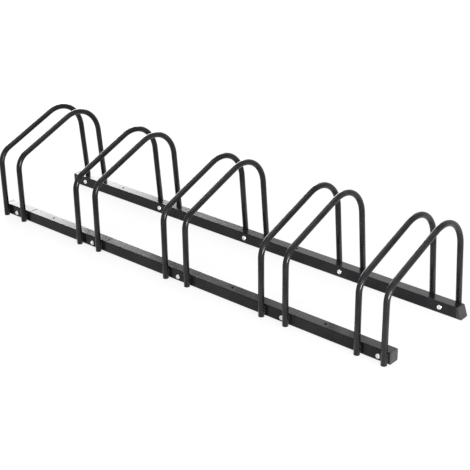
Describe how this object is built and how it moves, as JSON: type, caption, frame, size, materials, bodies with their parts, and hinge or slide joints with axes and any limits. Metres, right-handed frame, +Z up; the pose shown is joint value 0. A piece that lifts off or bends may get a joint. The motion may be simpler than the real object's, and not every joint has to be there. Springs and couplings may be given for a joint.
{
  "type": "floor bike rack",
  "caption": "Low floor rack for parking bicycles: pairs of bent tube hoops grip each wheel, welded to two square rails that plug together from segments.",
  "frame": {"origin": "on the floor, in the middle of the rack's length and depth", "axes": "+X along the rack to the right as seen from the low side of the hoops, +Y from the front rail to the rear rail under the hoops' high side, +Z up"},
  "size_m": [1.322, 0.33, 0.2667],
  "materials": {
    "black_coat": "gloss",
    "zinc": "satin",
    "cap_plastic": "satin"
  },
  "bodies": {
    "root": {"front_bolts": "zinc", "front_joint_sleeve_1": "black_coat", "front_joint_sleeve_2": "black_coat", "front_joint_sleeve_3": "black_coat", "front_joint_sleeve_4": "black_coat", "front_left_cap": "cap_plastic", "front_nuts": "zinc", "front_rail_1": "black_coat", "front_rail_2": "black_coat", "front_rail_3": "black_coat", "front_rail_4": "black_coat", "front_rail_5": "black_coat", "front_right_cap": "cap_plastic", "hoop_1_left": "black_coat", "hoop_1_right": "black_coat", "hoop_2_left": "black_coat", "hoop_2_right": "black_coat", "hoop_3_left": "black_coat", "hoop_3_right": "black_coat", "hoop_4_left": "black_coat", "hoop_4_right": "black_coat", "hoop_5_left": "black_coat", "hoop_5_right": "black_coat", "rear_bolts": "zinc", "rear_joint_sleeve_1": "black_coat", "rear_joint_sleeve_2": "black_coat", "rear_joint_sleeve_3": "black_coat", "rear_joint_sleeve_4": "black_coat", "rear_left_cap": "cap_plastic", "rear_nuts": "zinc", "rear_rail_1": "black_coat", "rear_rail_2": "black_coat", "rear_rail_3": "black_coat", "rear_rail_4": "black_coat", "rear_rail_5": "black_coat", "rear_right_foot_cap": "cap_plastic"}
  },
  "joints": []
}
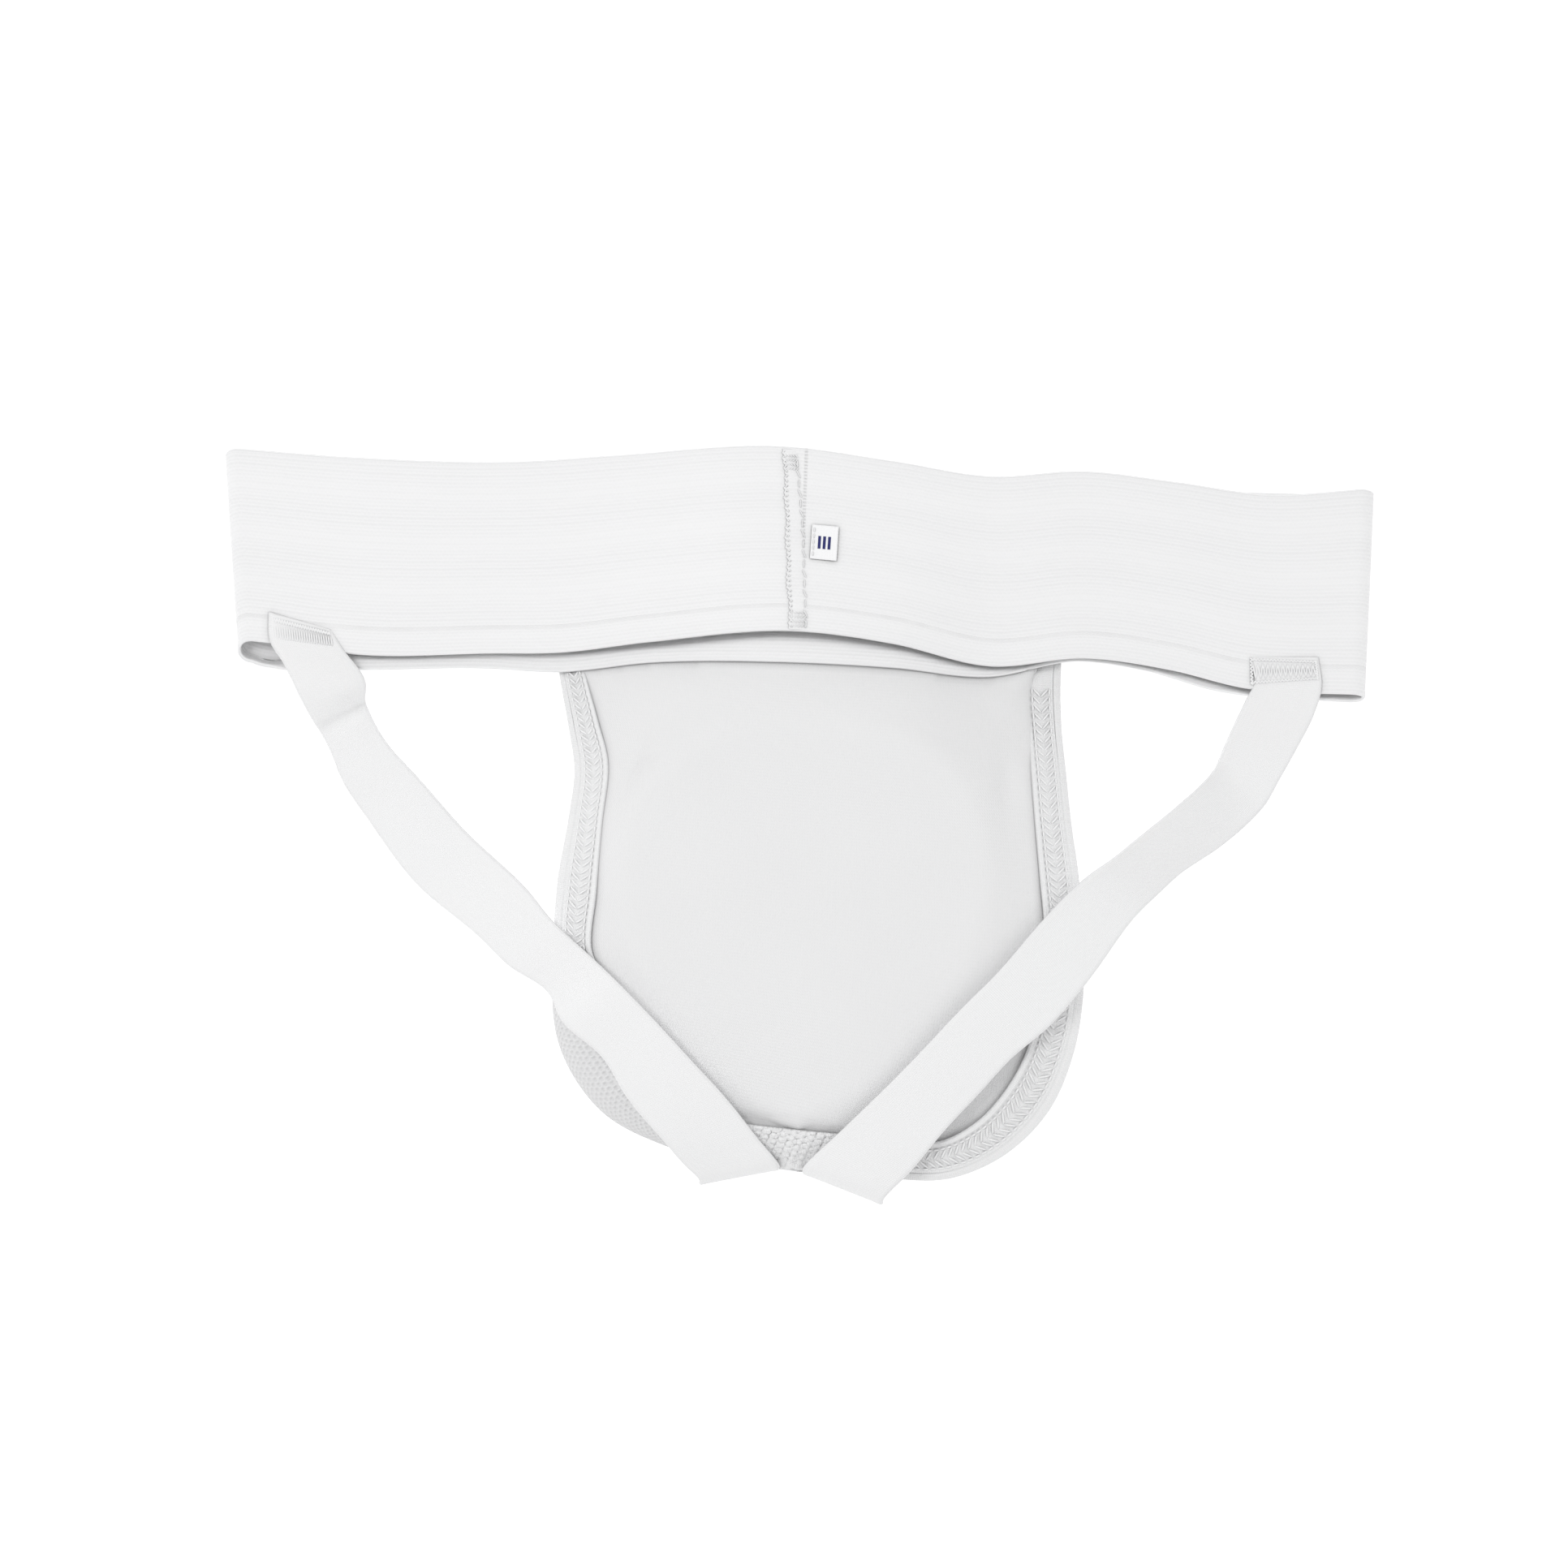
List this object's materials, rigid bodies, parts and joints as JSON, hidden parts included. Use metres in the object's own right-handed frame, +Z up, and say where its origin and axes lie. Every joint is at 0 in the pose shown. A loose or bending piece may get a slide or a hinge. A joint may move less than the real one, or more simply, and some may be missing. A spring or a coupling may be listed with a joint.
{
  "type": "groin protector",
  "caption": "Athletic supporter with a wide elastic waistband, two leg straps and a lined pouch that holds a removable hard cup.",
  "frame": {"origin": "bottom centre of the whole part's box, on the surface it lies on", "axes": "+X along the waistband towards the wearer's right as seen from behind, +Y from the leg end towards the waist end, +Z up, out of the body side"},
  "size_m": [0.394, 0.243, 0.0648],
  "materials": {
    "rib_elastic": "white rib-woven elastic, matt",
    "strap_elastic": "white flat woven elastic webbing, matt",
    "binding_elastic": "white edge elastic with cover stitches",
    "outer_knit": "white pique knit, bumpy",
    "lining_jersey": "off-white fine jersey, smooth",
    "seam_tape": "white woven cotton tape",
    "thread": "white polyester thread",
    "label_tape": "bright white satin label tape",
    "label_print": "navy print",
    "cup_plastic": "white moulded polypropylene, satin",
    "cup_rubber": "pale grey soft rubber edge"
  },
  "bodies": {
    "waistband": {"waistband": "rib_elastic", "back_seam_overlap": "rib_elastic", "back_seam_stitches": "thread", "label_stitches": "thread", "left_leg_strap": "strap_elastic", "right_leg_strap": "strap_elastic", "left_strap_tack": "thread", "right_strap_tack": "thread", "pouch_top_hem": "outer_knit"},
    "label": {"size_label": "label_tape", "size_mark": "label_print"},
    "pouch": {"front_panel_left": "outer_knit", "front_panel_right": "outer_knit", "front_seam_tape": "seam_tape", "pocket_lining": "lining_jersey", "left_binding": "binding_elastic", "right_binding": "binding_elastic", "bottom_tab": "binding_elastic"},
    "cup": {"cup_shell": "cup_plastic", "cup_rim_cushion": "cup_rubber"}
  },
  "joints": [
    {"name": "label_flip", "type": "hinge", "parent": "waistband", "child": "label", "pos_m": [0.0058, 0.09725, 0.0312], "axis": [0, -1, 0], "range_deg": [0, 120]},
    {"name": "pouch_fold", "type": "hinge", "parent": "waistband", "child": "pouch", "pos_m": [0.008, 0.0565, 0.0222], "axis": [-1, 0, 0], "range_deg": [0, 40], "deforming": ["left_leg_strap", "right_leg_strap"]},
    {"name": "cup_slide", "type": "slide", "parent": "pouch", "child": "cup", "axis": [0, 0.5, 0.866], "range_m": [0, 0.12], "deforming": ["pocket_lining"]}
  ]
}
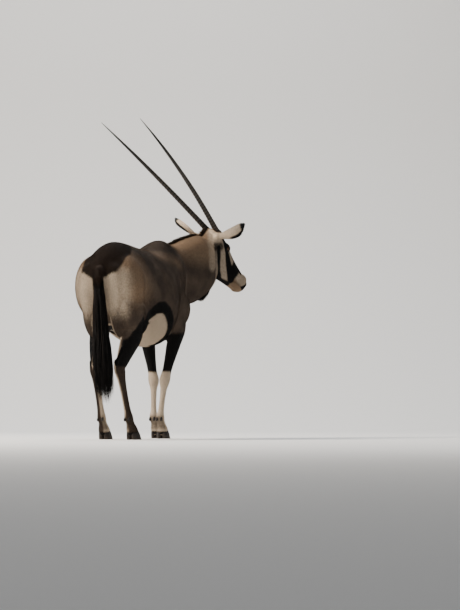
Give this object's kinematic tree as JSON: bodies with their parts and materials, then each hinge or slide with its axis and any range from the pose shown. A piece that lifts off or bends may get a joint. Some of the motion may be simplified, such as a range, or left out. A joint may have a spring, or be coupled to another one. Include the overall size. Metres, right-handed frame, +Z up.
{
  "type": "gemsbok",
  "caption": "A life-size gemsbok antelope standing at rest, neck and head turned to its right, with long straight ringed horns, black and white face and leg markings and a long black tail.",
  "frame": {"origin": "middle of the bounding box at floor level, under the trunk", "axes": "+X is the way the trunk faces, +Y is the animal's left, +Z is up; the hooves stand on Z = 0"},
  "size_m": [1.7806, 0.7214, 1.9405],
  "materials": {
    "coat": "matt short hair",
    "dark_hair": "matt long hair",
    "horn": "satin keratin",
    "hoof": "satin keratin",
    "eye": "wet gloss"
  },
  "bodies": {
    "root": {"head": "coat", "neck": "coat", "torso": "coat", "thigh_right": "coat", "thigh_left": "coat", "forearm_right": "coat", "forearm_left": "coat", "shank_hind_right": "coat", "shank_hind_left": "coat", "shank_fore_right": "coat", "shank_fore_left": "coat", "ear_right": "coat", "ear_left": "coat", "tail": "dark_hair", "horn_right": "horn", "horn_left": "horn", "eye_right": "eye", "eye_left": "eye", "hoof_fore_right_outer": "hoof", "dewclaw_fore_right_outer": "hoof", "hoof_fore_right_inner": "hoof", "dewclaw_fore_right_inner": "hoof", "hoof_fore_left_outer": "hoof", "dewclaw_fore_left_outer": "hoof", "hoof_fore_left_inner": "hoof", "dewclaw_fore_left_inner": "hoof", "hoof_hind_right_outer": "hoof", "dewclaw_hind_right_outer": "hoof", "hoof_hind_right_inner": "hoof", "dewclaw_hind_right_inner": "hoof", "hoof_hind_left_outer": "hoof", "dewclaw_hind_left_outer": "hoof", "hoof_hind_left_inner": "hoof", "dewclaw_hind_left_inner": "hoof"}
  },
  "joints": []
}
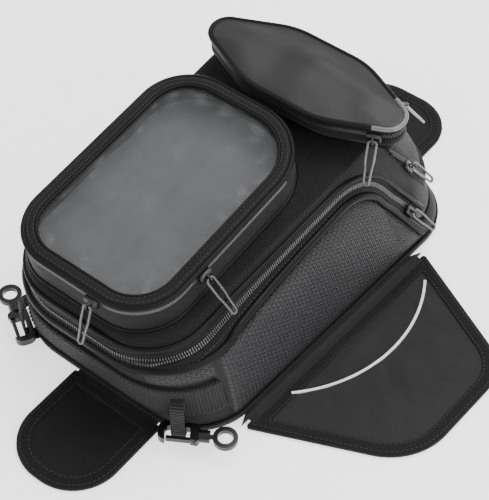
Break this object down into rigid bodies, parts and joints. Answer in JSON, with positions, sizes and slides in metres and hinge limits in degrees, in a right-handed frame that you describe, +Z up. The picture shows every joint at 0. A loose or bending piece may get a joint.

____

§ **Goal of the exercise**
Copy all lines from the listing that contain "their".

§ **Right answer**
Describe how this object is built and how it moves, as JSON: type, caption, frame, size, materials, bodies with their parts, and hinge or slide joints with axes and any limits. Metres, right-handed frame, +Z up; the pose shown is joint value 0. A piece that lifts off or bends may get a joint. The motion may be simpler than the real object's, and not every joint has to be there. Springs and couplings may be given for a joint.
Give this object's kinematic tree as JSON: bodies with their parts and materials, then each hinge or slide with its axis and any range from the pose shown. A piece that lifts off or bends may get a joint. Some of the motion may be simplified, such as a range, or left out. A joint may have a spring, or be coupled to another one. Include the overall size. Metres, right-handed frame, +Z up.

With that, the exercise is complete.